BEGIN
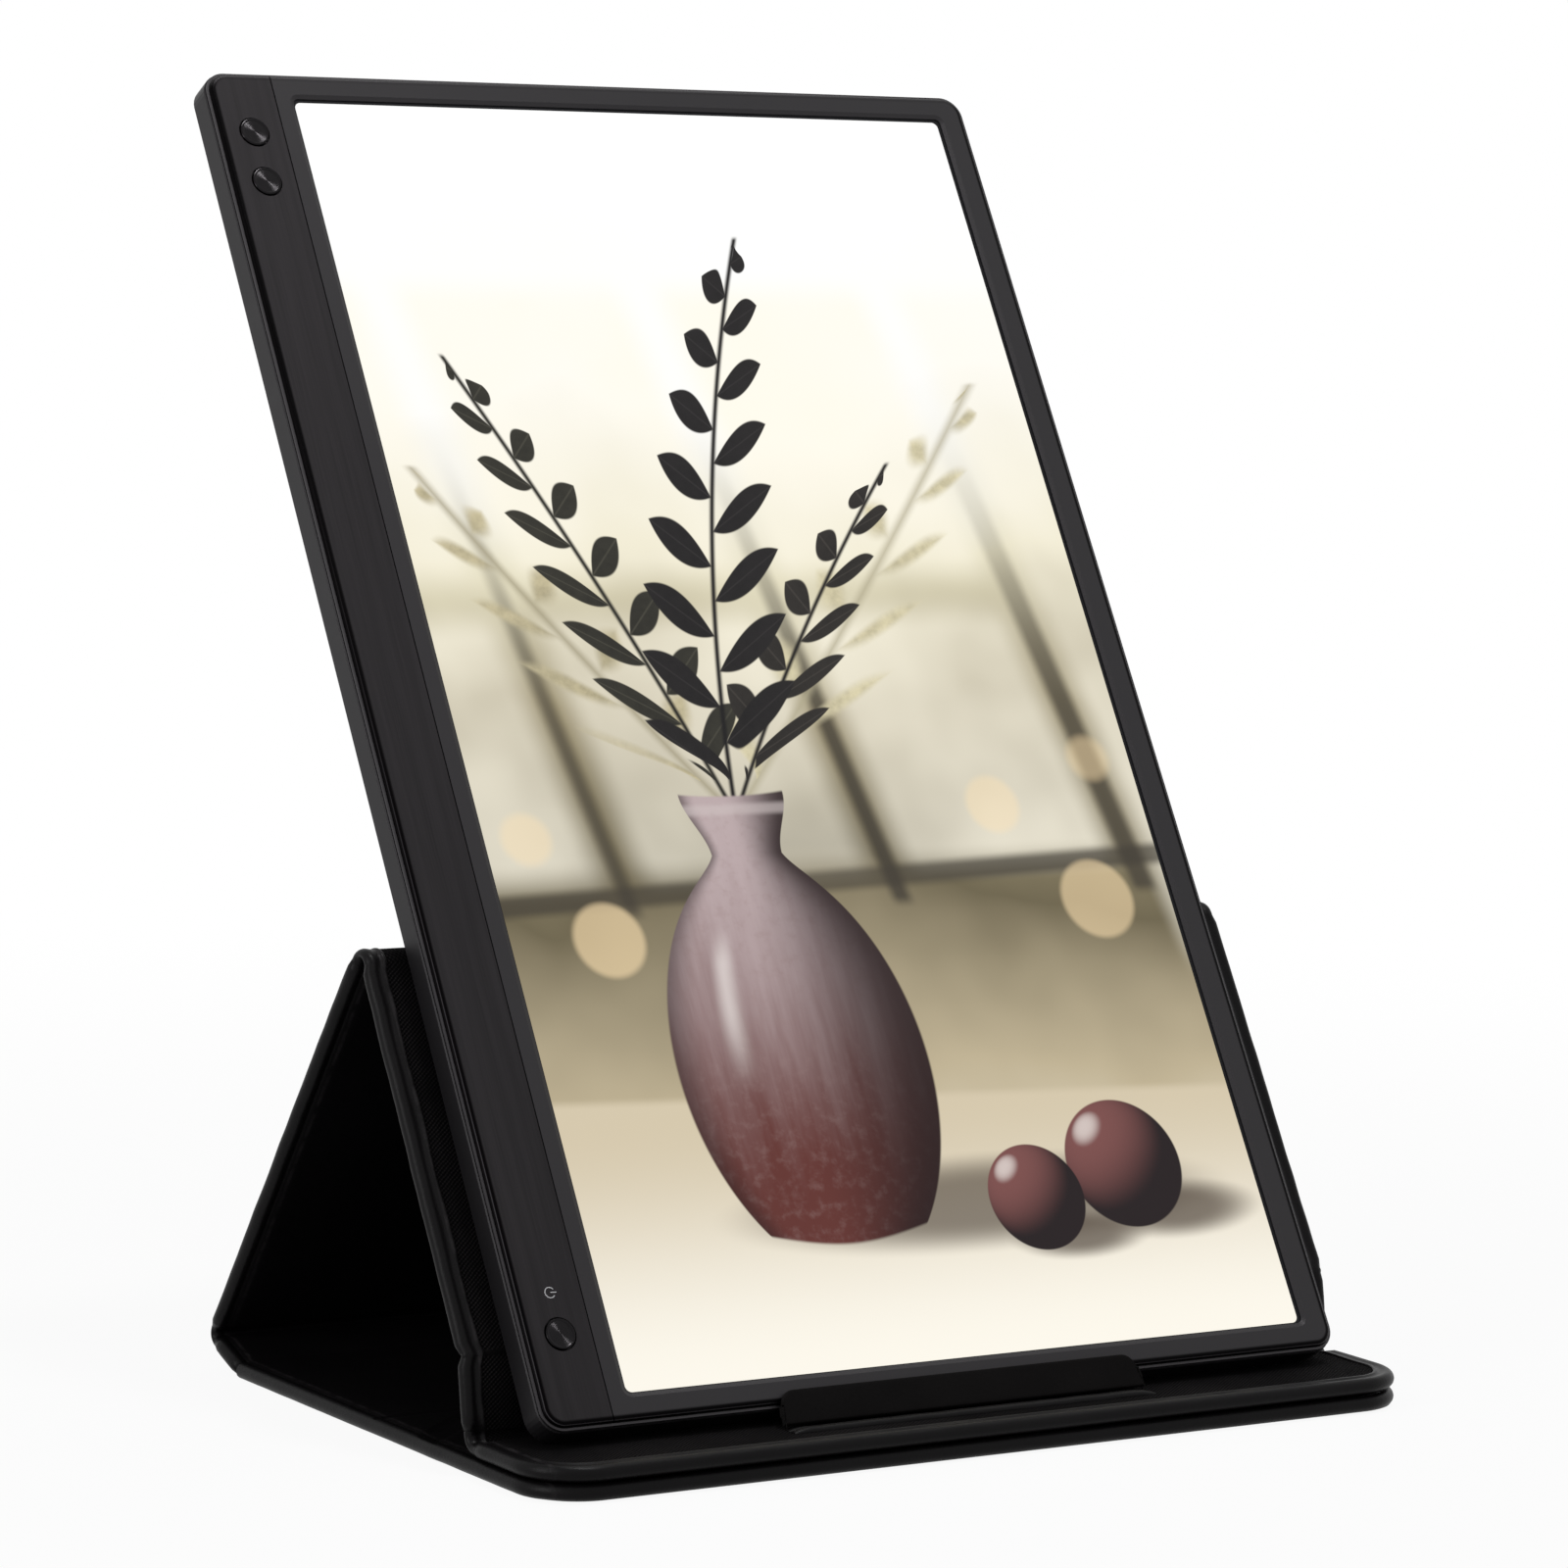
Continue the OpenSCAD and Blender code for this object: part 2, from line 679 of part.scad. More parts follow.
// Folded metal socket with its tongue, on two tabs that lie on the main board
module usb_c_port() {
  tongue = [port_w * 0.74, port_d * 0.75, 0.7];
  color(steel_col) on_monitor() translate([0, -port_inset, 0]) {
    difference() {
      union() {
        intersection() {
          port_slot(port_w, port_h, port_d);
          translate([-body_w, body_h - port_d, -2 * body_t])
            cube([2 * body_w, port_d, 2 * body_t]);
        }
        translate([port_x - port_w / 2 - port_tab[0], body_h - port_d, board_front])
          cube([port_w + 2 * port_tab[0], port_tab[1], port_tab[2]]);
      }
      port_slot(port_w - 2 * port_wall, port_h - 2 * port_wall, port_d - 2 * port_wall);
    }
    translate([port_x - tongue[0] / 2, body_h - port_d + port_wall, port_z - tongue[2] / 2])
      cube(tongue);
  }
}

// Steel plates glued inside the back, where the cover's magnets hold the monitor
module keeper_plates() {
  color(steel_col) on_monitor() for (row = magnet_rows, s = [-1, 1])
    translate([s * magnet_out - magnet_l / 2, panel_on_body + row - magnet_w / 2, shell_floor])
      cube([magnet_l, magnet_w, keeper_t]);
}

// Round cap with a dished, ringed face and a flange that keeps it in
module button_cap(y) {
  ring = cap_r * 0.78;
  color([0.24, 0.24, 0.25]) on_monitor() translate([button_x, y, 0]) {
    difference() {
      translate([0, 0, cap_foot]) cylinder(r = cap_r, h = cap_proud - cap_foot);
      translate([0, 0, cap_proud - 0.15]) difference() {
        cylinder(r = ring, h = 1);
        cylinder(r = ring - 0.4, h = 1);
      }
    }
    translate([0, 0, flange_top - flange_t]) difference() {
      cylinder(r = flange_r, h = flange_t);
      translate([0, 0, -over]) cylinder(r = cap_r - 0.5, h = flange_t + 2 * over);
    }
  }
}

module power_button() { button_cap(button_ys[0]); }
module upper_button() { button_cap(button_ys[1]); }
module lower_button() { button_cap(button_ys[2]); }

// ---- Floor panel and spine ----

// Crease bands pressed into the floor's leather: the cross seam and two diagonals
module floor_creases() {
  run = seam_from_front - cover_r;
  translate([-cover_w, seam_from_front - seam_w / 2, panel_t - crease_depth])
    cube([2 * cover_w, seam_w, crease_depth + over]);
  for (s = [0, 1]) mirror([s, 0, 0])
    translate([-cover_w / 2, seam_from_front - 0.4 * run, panel_t - crease_depth])
      rotate([0, 0, crease_angle]) translate([-crease_w, -crease_w / 2, 0])
        cube([0.62 * run + crease_w, crease_w, crease_depth + over]);
}

// The floor's lining is flush with its turned edge, so the underside is flat
module floor_leather() {
  color(leather_col) on_floor() difference() {
    front_block(floor_len);
    translate([0, 0, lining_t]) linear_extrude(floor_board_h)
      front_plan(pocket_in, floor_len - pocket_end);
    translate([0, 0, -over]) linear_extrude(over + lining_t)
      front_plan(turned_edge, floor_len + over);
    floor_creases();
  }
}

module floor_lining() {
  color(twill_col) on_floor() linear_extrude(lining_t) front_plan(turned_edge, floor_len);
}

module floor_board(y0, y1) {
  intersection() {
    translate([0, 0, lining_t]) linear_extrude(floor_board_h)
      front_plan(pocket_in, floor_len - pocket_end);
    translate([-cover_w, y0, 0]) cube([2 * cover_w, y1 - y0, panel_t]);
  }
}

module floor_board_front() {
  color(card_col) on_floor() difference() {
    floor_board(0, seam_from_front - board_split / 2);
    floor_magnet_bars();
  }
}

module floor_board_rear() {
  color(card_col) on_floor() floor_board(seam_from_front + board_split / 2, floor_len);
}

module floor_magnet_bars() {
  magnet_pair(tray_len / 2);
}

module floor_magnets() {
  color(steel_col) on_floor() floor_magnet_bars();
}

module floor_fold() {
  color(leather_col) bent_sheet(floor_pivot, spine_r, -90, spine_rise - 90);
}

module spine_leather() {
  color(leather_col) on_spine() fold_panel_leather(spine_len, fold_gap, 0);
}

module spine_lining() {
  color(twill_col) on_spine() fold_panel_lining(spine_len, fold_gap, 0);
}

module spine_board() {
  color(card_col) on_spine() board_pocket(pocket_end, spine_len - pocket_end);
}

module spine_fold() {
  color(leather_col) bent_sheet(rear_pivot, spine_r, spine_rise - 90, 90 - rear_rise);
}

// ---- Rear panel ----

module rear_leather() {
  color(leather_col) on_rear() fold_panel_leather(rear_len, 0, fold_gap);
}

module rear_lining() {
  color(twill_col) on_rear() fold_panel_lining(rear_len, 0, fold_gap);
}

module rear_board() {
  color(card_col) on_rear() board_pocket(pocket_end, rear_len - pocket_end);
}

module apex_fold() {
  color(leather_col) bent_sheet(apex_pivot, apex_r, 90 - rear_rise, 180 - lean);
}

// ---- Front panel and lower strip ----

module front_leather() {
  color(leather_col) on_front() fold_panel_leather(front_len, 0, fold_gap);
}

module front_lining() {
  color(twill_col) on_front() fold_panel_lining(front_len, 0, fold_gap);
}

module front_board() {
  color(card_col) on_front() difference() {
    board_pocket(pocket_end, front_len - pocket_end);
    for (row = magnet_rows) magnet_pair(row);
  }
}

module front_magnets() {
  color(steel_col) on_front() for (row = magnet_rows) magnet_pair(row);
}

module strip_fold() {
  color(leather_col) bent_sheet(strip_pivot, panel_t, 180 - lean, 180 - strip_lean);
}

// Soft strip of leather and lining with no board in it
module lower_strip() {
  color(leather_col) on_strip() difference() {
    strip_block(strip_len - fold_gap);
    lining_channel(strip_len, -over, lining_sink);
  }
}

// ---- Tray and stop lip ----

module tray_fold() {
  color(leather_col) bent_sheet(tray_pivot, tray_r, -90, -strip_lean);
}

module tray_leather() {
  color(leather_col) on_tray() difference() {
    front_block(tray_len - fold_gap);
    translate([0, 0, pocket_z]) linear_extrude(board_h) front_plan(pocket_in, tray_len - pocket_end);
    translate([0, 0, -over]) linear_extrude(over + pocket_z) front_plan(turned_edge, tray_len + over);
  }
}

module tray_lining() {
  color(twill_col) on_tray() translate([0, 0, lining_sink]) linear_extrude(lining_t)
    front_plan(turned_edge, tray_len - fold_gap);
}

module tray_board() {
  color(card_col) on_tray() difference() {
    translate([0, 0, pocket_z]) linear_extrude(board_h) front_plan(pocket_in, tray_len - pocket_end);
    magnet_pair(tray_len / 2);
  }
}

module tray_magnets() {
  color(steel_col) on_tray() magnet_pair(tray_len / 2);
}

// Rolled leather welt sewn on the tray along the foot of the lip
module lip_welt() {
  base = tray_top - lining_sink;
  color(leather_col) stand() intersection() {
    translate([-lip_w / 2, welt_y, base]) rotate([0, 90, 0]) cylinder(r = welt_r, h = lip_w);
    translate([-lip_w, welt_y - 2 * welt_r, base]) cube([2 * lip_w, 4 * welt_r, 2 * welt_r]);
  }
}

// Face of the lip, wider at its foot, with round top corners
module lip_face(inset, h) {
  top_w = lip_w - 2 * lip_taper;
  r = max(min(lip_r, h / 2) - inset, 0.5);
  hull($fn = hull_fn) {
    for (s = [-1, 1]) translate([s * (top_w / 2 - inset - r), h - inset - r]) circle(r);
    translate([inset - lip_w / 2, 0]) square([lip_w - 2 * inset, slice]);
  }
}

// Suede lip that keeps the monitor's lower edge on the tray, round at its hinge
module stop_lip() {
  color(suede_col) on_lip() difference() {
    union() {
      translate([0, 0, -lip_t / 2]) linear_extrude(lip_t) lip_face(0, lip_h);
      translate([-lip_w / 2, 0, 0]) rotate([0, 90, 0]) cylinder(r = lip_t / 2, h = lip_w);
    }
    lip_core();
  }
}

module lip_core() {
  core_t = lip_t * 0.36;
  translate([0, 1.2, -core_t / 2]) linear_extrude(core_t) lip_face(2, lip_h - 1.2);
}

module lip_stiffener() {
  color(card_col) on_lip() lip_core();
}

front_bezel();
control_strip();
rear_shell();
lcd_cell();
optical_films();
light_guide();
reflector_sheet();
lamp_bar();
display_frame();
display_plate();
display_driver_board();
display_flexes();
main_board();
board_shield();
board_screws();
display_cable();
button_board();
tactile_switches();
usb_c_port();
keeper_plates();
power_button();
upper_button();
lower_button();
floor_leather();
floor_lining();
floor_board_front();
floor_board_rear();
floor_magnets();
floor_fold();
spine_leather();
spine_lining();
spine_board();
spine_fold();
rear_leather();
rear_lining();
rear_board();
apex_fold();
front_leather();
front_lining();
front_board();
front_magnets();
strip_fold();
lower_strip();
tray_fold();
tray_leather();
tray_lining();
tray_board();
tray_magnets();
lip_welt();
stop_lip();
lip_stiffener();
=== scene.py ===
import json
import math
import bmesh
import bpy
from mathutils import Matrix, Vector, noise


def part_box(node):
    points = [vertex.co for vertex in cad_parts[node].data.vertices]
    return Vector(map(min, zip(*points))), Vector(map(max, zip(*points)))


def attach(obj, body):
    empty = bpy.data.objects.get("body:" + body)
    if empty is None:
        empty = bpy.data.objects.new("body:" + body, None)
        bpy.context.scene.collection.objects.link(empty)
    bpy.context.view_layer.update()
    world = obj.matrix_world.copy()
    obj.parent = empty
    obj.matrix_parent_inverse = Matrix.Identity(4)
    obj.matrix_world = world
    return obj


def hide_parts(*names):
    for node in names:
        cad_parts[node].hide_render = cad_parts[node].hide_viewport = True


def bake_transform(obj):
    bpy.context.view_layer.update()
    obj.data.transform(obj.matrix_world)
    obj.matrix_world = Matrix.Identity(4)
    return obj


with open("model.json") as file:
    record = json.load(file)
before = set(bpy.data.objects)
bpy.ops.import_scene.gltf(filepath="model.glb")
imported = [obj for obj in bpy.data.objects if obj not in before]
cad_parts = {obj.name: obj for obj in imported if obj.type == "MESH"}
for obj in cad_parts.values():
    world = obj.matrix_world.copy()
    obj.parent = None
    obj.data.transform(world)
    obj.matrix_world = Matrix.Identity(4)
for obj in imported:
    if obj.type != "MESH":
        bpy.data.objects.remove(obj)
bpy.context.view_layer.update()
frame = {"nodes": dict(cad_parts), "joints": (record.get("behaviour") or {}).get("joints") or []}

mm = 0.001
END
**WHAT NEEDS TO BE DONE:** Exactly the lines above from the one with "board_screws();" to the one with "before = set(bpy.data.objects)", both included, are to be quoted; leave the rest out.

**THE ANSWER:**
board_screws();
display_cable();
button_board();
tactile_switches();
usb_c_port();
keeper_plates();
power_button();
upper_button();
lower_button();
floor_leather();
floor_lining();
floor_board_front();
floor_board_rear();
floor_magnets();
floor_fold();
spine_leather();
spine_lining();
spine_board();
spine_fold();
rear_leather();
rear_lining();
rear_board();
apex_fold();
front_leather();
front_lining();
front_board();
front_magnets();
strip_fold();
lower_strip();
tray_fold();
tray_leather();
tray_lining();
tray_board();
tray_magnets();
lip_welt();
stop_lip();
lip_stiffener();
=== scene.py ===
import json
import math
import bmesh
import bpy
from mathutils import Matrix, Vector, noise


def part_box(node):
    points = [vertex.co for vertex in cad_parts[node].data.vertices]
    return Vector(map(min, zip(*points))), Vector(map(max, zip(*points)))


def attach(obj, body):
    empty = bpy.data.objects.get("body:" + body)
    if empty is None:
        empty = bpy.data.objects.new("body:" + body, None)
        bpy.context.scene.collection.objects.link(empty)
    bpy.context.view_layer.update()
    world = obj.matrix_world.copy()
    obj.parent = empty
    obj.matrix_parent_inverse = Matrix.Identity(4)
    obj.matrix_world = world
    return obj


def hide_parts(*names):
    for node in names:
        cad_parts[node].hide_render = cad_parts[node].hide_viewport = True


def bake_transform(obj):
    bpy.context.view_layer.update()
    obj.data.transform(obj.matrix_world)
    obj.matrix_world = Matrix.Identity(4)
    return obj


with open("model.json") as file:
    record = json.load(file)
before = set(bpy.data.objects)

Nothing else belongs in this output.